### [What to produce]
Pick out the lines below that contain the string "from" and copy them all.

### [Source data]

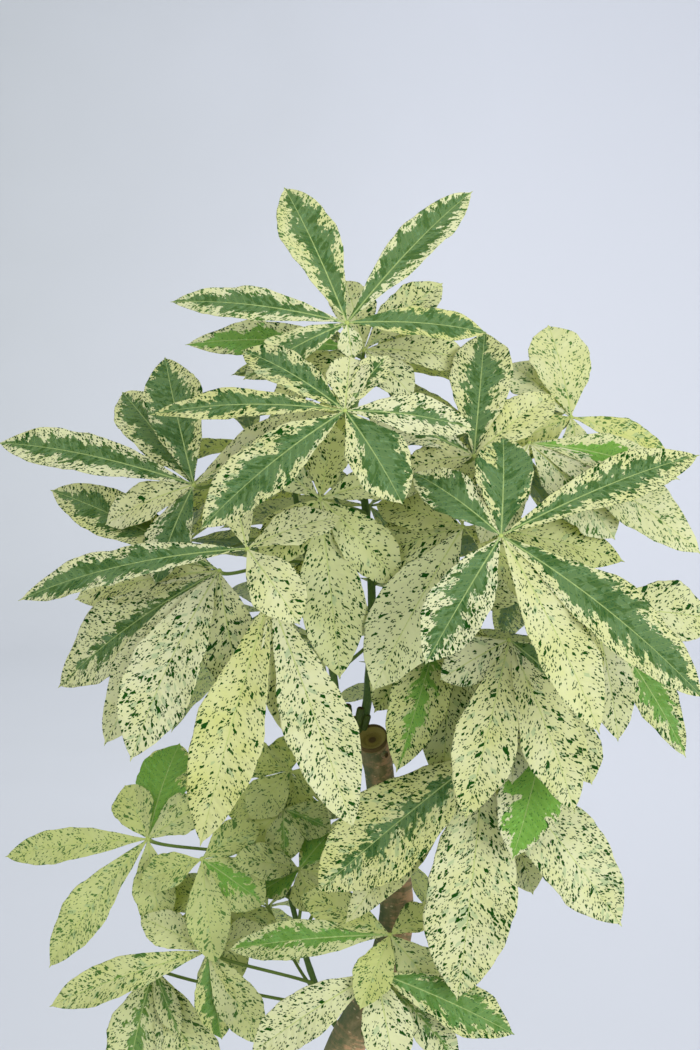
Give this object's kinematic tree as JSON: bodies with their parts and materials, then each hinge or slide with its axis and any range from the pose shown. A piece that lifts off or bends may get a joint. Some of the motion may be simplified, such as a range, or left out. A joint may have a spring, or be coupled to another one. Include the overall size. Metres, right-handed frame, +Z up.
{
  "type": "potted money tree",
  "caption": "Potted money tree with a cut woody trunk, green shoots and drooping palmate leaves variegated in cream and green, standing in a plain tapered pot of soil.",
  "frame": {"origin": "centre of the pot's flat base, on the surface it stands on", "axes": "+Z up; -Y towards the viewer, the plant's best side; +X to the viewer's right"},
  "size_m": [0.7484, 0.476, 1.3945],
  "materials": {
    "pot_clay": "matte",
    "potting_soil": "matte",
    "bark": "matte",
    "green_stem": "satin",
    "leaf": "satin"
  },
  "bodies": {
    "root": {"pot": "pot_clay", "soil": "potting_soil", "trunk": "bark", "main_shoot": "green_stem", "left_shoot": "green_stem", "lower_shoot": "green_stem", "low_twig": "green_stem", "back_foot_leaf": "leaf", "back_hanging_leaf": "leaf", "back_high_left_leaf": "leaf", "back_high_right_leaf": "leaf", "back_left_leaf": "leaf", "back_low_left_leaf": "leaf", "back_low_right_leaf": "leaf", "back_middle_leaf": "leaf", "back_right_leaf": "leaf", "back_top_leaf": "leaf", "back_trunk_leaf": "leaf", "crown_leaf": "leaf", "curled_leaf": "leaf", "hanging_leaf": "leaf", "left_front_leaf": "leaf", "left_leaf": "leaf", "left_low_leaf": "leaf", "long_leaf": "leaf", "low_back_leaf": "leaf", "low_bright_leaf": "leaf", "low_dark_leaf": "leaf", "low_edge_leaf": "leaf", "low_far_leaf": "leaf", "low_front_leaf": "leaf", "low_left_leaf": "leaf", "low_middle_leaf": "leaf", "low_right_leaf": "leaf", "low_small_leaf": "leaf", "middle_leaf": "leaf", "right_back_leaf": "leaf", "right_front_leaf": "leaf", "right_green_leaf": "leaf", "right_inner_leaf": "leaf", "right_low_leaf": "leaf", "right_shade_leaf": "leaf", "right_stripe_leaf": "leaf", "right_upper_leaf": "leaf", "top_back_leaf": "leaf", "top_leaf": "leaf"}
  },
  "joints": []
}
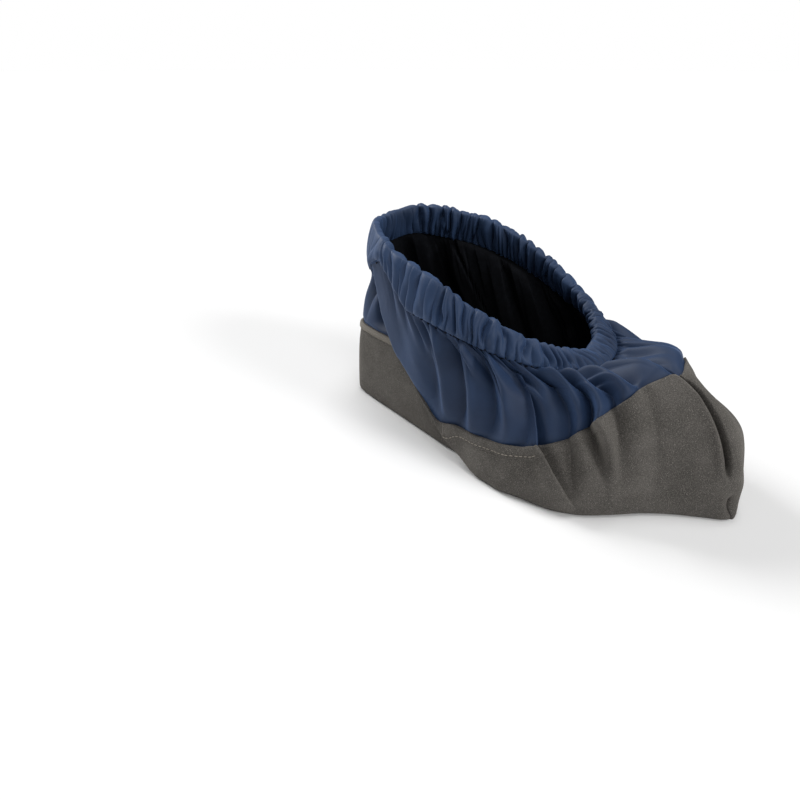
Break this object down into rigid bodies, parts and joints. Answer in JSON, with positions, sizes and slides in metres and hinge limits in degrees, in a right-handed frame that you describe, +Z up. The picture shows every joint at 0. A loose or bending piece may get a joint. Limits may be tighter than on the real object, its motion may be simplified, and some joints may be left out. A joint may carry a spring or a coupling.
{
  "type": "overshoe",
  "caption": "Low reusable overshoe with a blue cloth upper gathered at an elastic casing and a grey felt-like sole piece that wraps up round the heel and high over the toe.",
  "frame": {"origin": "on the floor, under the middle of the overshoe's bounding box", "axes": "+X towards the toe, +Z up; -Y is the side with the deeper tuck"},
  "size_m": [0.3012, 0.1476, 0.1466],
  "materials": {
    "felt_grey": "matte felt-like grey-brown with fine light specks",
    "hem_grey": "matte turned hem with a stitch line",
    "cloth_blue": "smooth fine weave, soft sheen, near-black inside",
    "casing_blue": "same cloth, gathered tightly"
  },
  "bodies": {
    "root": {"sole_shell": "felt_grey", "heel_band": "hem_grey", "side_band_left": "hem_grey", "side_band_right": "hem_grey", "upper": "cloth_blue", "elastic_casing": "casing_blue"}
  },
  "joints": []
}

==

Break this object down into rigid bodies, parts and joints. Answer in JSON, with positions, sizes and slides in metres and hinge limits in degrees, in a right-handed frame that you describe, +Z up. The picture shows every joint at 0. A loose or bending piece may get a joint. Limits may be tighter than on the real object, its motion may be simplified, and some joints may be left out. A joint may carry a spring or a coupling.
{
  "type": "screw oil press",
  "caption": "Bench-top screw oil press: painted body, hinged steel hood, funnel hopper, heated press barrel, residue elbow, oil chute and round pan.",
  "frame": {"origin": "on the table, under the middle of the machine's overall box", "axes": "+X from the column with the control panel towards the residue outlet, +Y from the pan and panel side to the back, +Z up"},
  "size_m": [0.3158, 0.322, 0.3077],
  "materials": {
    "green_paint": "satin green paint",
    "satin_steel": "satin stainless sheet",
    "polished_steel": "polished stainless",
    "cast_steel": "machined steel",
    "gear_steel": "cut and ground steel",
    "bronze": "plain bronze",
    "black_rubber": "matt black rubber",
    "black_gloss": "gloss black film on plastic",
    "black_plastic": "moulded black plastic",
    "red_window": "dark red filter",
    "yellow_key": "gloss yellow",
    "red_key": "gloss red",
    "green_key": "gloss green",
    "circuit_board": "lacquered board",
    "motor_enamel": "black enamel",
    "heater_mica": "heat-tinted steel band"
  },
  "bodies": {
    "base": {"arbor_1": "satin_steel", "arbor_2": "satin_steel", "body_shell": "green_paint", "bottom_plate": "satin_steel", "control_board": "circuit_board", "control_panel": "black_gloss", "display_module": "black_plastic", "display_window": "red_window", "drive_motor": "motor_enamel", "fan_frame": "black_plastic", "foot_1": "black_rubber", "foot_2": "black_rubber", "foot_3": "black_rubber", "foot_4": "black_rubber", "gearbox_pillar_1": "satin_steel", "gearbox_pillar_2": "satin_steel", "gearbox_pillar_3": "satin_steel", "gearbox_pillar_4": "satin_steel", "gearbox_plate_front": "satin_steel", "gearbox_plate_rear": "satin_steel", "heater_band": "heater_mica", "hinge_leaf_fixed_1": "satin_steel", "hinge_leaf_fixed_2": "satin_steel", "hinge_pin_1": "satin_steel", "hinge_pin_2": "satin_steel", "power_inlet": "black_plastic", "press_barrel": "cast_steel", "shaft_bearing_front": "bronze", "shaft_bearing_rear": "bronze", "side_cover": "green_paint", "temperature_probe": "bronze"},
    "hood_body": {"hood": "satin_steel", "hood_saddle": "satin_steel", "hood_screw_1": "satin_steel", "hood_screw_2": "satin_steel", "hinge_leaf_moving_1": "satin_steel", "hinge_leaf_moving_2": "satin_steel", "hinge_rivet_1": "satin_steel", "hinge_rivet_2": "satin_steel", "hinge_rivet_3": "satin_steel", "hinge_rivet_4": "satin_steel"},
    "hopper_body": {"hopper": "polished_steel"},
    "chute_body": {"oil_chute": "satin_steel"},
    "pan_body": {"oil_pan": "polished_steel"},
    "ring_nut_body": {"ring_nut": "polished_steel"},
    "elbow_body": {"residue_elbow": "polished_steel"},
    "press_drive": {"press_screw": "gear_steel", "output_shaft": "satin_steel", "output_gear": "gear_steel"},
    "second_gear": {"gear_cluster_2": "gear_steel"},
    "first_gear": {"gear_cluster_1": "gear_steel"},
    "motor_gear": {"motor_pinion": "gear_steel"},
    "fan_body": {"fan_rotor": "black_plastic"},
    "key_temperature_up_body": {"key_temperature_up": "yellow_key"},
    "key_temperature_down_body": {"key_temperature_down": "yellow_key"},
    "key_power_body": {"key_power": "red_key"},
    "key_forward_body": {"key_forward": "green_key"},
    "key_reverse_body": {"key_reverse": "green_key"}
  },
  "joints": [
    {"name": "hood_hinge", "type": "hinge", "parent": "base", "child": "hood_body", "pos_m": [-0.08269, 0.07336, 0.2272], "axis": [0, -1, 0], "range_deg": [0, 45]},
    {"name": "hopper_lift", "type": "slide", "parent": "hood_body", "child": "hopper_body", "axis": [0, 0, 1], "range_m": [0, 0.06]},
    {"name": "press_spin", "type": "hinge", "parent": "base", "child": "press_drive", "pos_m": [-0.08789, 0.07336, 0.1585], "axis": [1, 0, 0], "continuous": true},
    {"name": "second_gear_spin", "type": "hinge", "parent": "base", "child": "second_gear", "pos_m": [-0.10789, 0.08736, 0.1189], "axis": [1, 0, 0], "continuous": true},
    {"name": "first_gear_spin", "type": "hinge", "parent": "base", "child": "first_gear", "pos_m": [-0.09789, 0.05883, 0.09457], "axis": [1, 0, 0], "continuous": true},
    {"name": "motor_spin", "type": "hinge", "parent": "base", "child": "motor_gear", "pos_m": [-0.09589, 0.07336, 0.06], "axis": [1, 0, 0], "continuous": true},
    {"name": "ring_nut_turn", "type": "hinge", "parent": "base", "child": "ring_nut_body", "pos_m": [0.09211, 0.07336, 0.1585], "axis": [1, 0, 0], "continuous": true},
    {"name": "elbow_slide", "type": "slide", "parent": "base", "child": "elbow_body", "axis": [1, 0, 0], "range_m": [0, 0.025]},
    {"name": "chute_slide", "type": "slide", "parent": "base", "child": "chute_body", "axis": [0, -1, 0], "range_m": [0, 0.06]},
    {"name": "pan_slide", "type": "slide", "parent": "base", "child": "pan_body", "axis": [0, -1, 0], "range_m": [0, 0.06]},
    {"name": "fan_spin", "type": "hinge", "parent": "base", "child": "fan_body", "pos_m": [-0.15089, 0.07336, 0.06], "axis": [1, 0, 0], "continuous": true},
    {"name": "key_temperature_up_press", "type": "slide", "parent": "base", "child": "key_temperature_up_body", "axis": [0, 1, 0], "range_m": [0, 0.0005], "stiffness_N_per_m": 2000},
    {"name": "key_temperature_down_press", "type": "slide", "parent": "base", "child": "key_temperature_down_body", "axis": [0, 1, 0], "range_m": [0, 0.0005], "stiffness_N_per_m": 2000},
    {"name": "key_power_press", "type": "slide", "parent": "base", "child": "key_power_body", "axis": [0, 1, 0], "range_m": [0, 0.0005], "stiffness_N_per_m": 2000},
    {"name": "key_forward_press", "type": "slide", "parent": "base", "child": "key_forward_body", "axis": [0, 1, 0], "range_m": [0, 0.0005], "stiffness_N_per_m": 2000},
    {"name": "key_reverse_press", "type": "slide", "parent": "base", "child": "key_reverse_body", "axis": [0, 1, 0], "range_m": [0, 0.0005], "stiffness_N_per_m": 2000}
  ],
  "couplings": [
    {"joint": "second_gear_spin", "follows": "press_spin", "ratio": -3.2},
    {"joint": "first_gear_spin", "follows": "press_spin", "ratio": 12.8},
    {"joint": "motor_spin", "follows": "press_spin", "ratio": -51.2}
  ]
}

### [Output]
Give this object's kinematic tree as JSON: bodies with their parts and materials, then each hinge or slide with its axis and any range from the pose shown. A piece that lifts off or bends may get a joint. Some of the motion may be simplified, such as a range, or left out. A joint may have a spring, or be coupled to another one. Include the overall size. Metres, right-handed frame, +Z up.
  "frame": {"origin": "on the table, under the middle of the machine's overall box", "axes": "+X from the column with the control panel towards the residue outlet, +Y from the pan and panel side to the back, +Z up"},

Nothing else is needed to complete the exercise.